Thanks Z. My truck is perfectly stock otherwise and there are some smooth roads here. How are the Ranchos on stock vehicles? Smoother than stocks on bumps?


----------



## Showa (Jan 4, 2011)

Lemme add too that I don't ride with loads most times. occasionally farm produce maybe once a month


----------



## Z_Rated (Apr 29, 2006)

Well, I guess I'd have to say they're not really smoother, but it will handle rough roads & bumps better and last much longer. If your current shocks are still good or fairly new, you may want to play with the air pressures in your tires or even go with a larger profile tire allowing for more cushion if they will fit and you need replacements. All in all it's hard to answer your question without knowing all the specifics. 

On my '91 I went from stock 195-70-14s (I think) to 215-75-15s w/the RS5000s at 30psi and bagged the rear with an in-cabin controlled system from AirLift and for me it worked quite well. I did have to run the AirLift at 10psi & at the lowest height for the smoothest ride though, because at the highest setting with around three inches of lift it was very harsh unloaded. 

I guess it all depends on what you want to achieve exactly and what you can live with/without, there's more than a couple ways you could go. Airshocks, some kind of adjustable system or even reindex your torsion bars comes to mind for your case, but again, it's hard to say. Z


----------



## Showa (Jan 4, 2011)

Thanks a million.tires and pressure are prolly the way to go for me


----------



## 2red4u (Sep 21, 2010)

Its bad here too, we just has a hurricane level a lot around here, roads are really bad now. Like washed out and a twenty foot drop into a river. I was thinking you couldnt get much from a torsion bar suspension. I recently replaced my shocks all around on my 94' 4x4 with Monroe sensacraps and they really suck. Supper stiff and no absorption at all. It seems that Gabriel and Monroe sell car shocks to truck people. I have heard good things about bilstiens in Toyota's but never Nissan. If anyone has more suggestions Im all ears also.


----------



## Showa (Jan 4, 2011)

Please explain re-indexing the torsion bars? I am not so mechanically inclined.
Thank you


----------



## Z_Rated (Apr 29, 2006)

The torsion bars are splined (think teeth) and can be marked, removed and repositioned higher/stiffer or lower/softer (within reasonable limits). After your last post and from what I recall you wanted to achieve, it's probably not the best method suited for you and it may take a lot of trial and error to get what you are looking for (even that's a maybe). Besides, every time you mess with the torsion bars you really should get an alignment done. Another way would be to just loosen the the tension on the bars, but that will lower you for sure. 
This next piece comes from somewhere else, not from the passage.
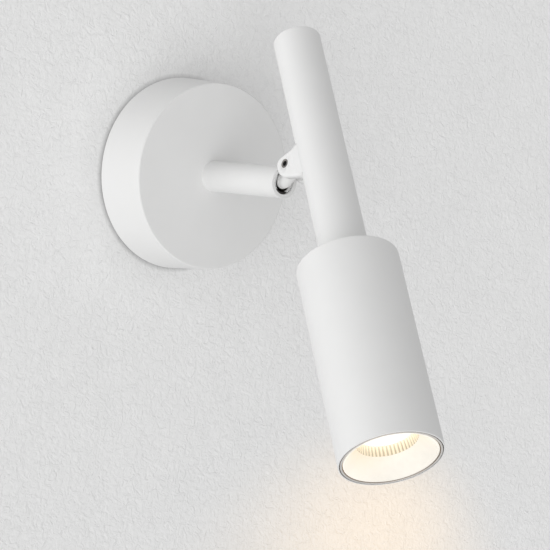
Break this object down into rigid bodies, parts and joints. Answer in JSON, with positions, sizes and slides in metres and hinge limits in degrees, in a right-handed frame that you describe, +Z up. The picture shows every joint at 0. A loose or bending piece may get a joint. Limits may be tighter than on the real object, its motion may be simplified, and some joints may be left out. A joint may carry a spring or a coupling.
{
  "type": "pivoting spotlight wall light",
  "caption": "Wall light with a round canopy, a short arm, and a cylindrical spotlight head on a slim stem that swivels about the arm and tilts on a forked knuckle.",
  "frame": {"origin": "centre of the canopy's back face, on the wall", "axes": "+Z up, +Y into the wall, the arm points along -Y, +X to the right when facing the wall"},
  "size_m": [0.1, 0.2313, 0.2182],
  "materials": {
    "white_coat": "fine matt white powder coat",
    "zinc_steel": "bright zinc plated",
    "dark_steel": "blackened steel",
    "brass": "plain turned",
    "driver_case": "moulded case",
    "terminal_plastic": "moulded, translucent white",
    "black_rubber": "moulded",
    "washer_plastic": "low-friction plastic",
    "bezel_metal": "satin turned ring",
    "baffle_white": "smooth satin white",
    "collar_plastic": "glossy, lit warm",
    "lens_diffuser": "frosted diffuser",
    "board_white": "white-faced metal-core board",
    "emitter_yellow": "phosphor-coated package",
    "bare_aluminium": "as cast and turned"
  },
  "bodies": {
    "base": {"wall_strap": "zinc_steel", "earth_washer": "brass", "earth_screw": "brass", "canopy": "white_coat", "canopy_screw_top": "zinc_steel", "canopy_screw_bottom": "zinc_steel", "led_driver": "driver_case", "terminal_block": "terminal_plastic", "nipple": "zinc_steel", "nipple_washer": "zinc_steel", "nipple_nut": "zinc_steel", "cable_grommet": "black_rubber", "arm": "white_coat", "arm_bush": "brass"},
    "swivel": {"spindle": "white_coat", "friction_washer": "washer_plastic", "spindle_clip": "zinc_steel"},
    "head": {"yoke": "white_coat", "pivot_screw": "dark_steel", "pivot_washer_left": "washer_plastic", "pivot_washer_right": "washer_plastic", "yoke_screw_left": "zinc_steel", "yoke_screw_right": "zinc_steel", "stem_tube": "white_coat", "stem_cap": "white_coat", "stem_foot": "bare_aluminium", "foot_washer": "zinc_steel", "foot_nut": "zinc_steel", "housing": "white_coat", "bezel_ring": "bezel_metal", "baffle_cone": "baffle_white", "ribbed_collar": "collar_plastic", "lens": "lens_diffuser", "mixing_ring": "baffle_white", "led_board": "board_white", "led_emitter": "emitter_yellow", "led_screw_left": "zinc_steel", "led_screw_right": "zinc_steel", "heat_sink": "bare_aluminium"}
  },
  "joints": [
    {"name": "swivel", "type": "hinge", "parent": "base", "child": "swivel", "pos_m": [0, -0.0705, 0], "axis": [0, 1, 0], "range_deg": [-170, 170]},
    {"name": "tilt", "type": "hinge", "parent": "swivel", "child": "head", "pos_m": [0, -0.09395, 0.0079], "axis": [1, 0, 0], "range_deg": [-34, 60]}
  ]
}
See if there's an AirLift application for your truck. It was many years ago, but the whole system cost me $100 (cheaper than four shocks) and I installed it myself. You also may want to get limiting straps so you don't rip or tear the bags. Another option would be something like Rancho RS9000s, they are adjustable (each shock has a knob that you set where you need/want). Rancho did not have any for my '91 at the time so I got the RS5000s and then I saw the AirLift kit while I was waiting for the shocks so I bought both. Try searching Load Leveling... Firestone and Hellwig too.

Z


----------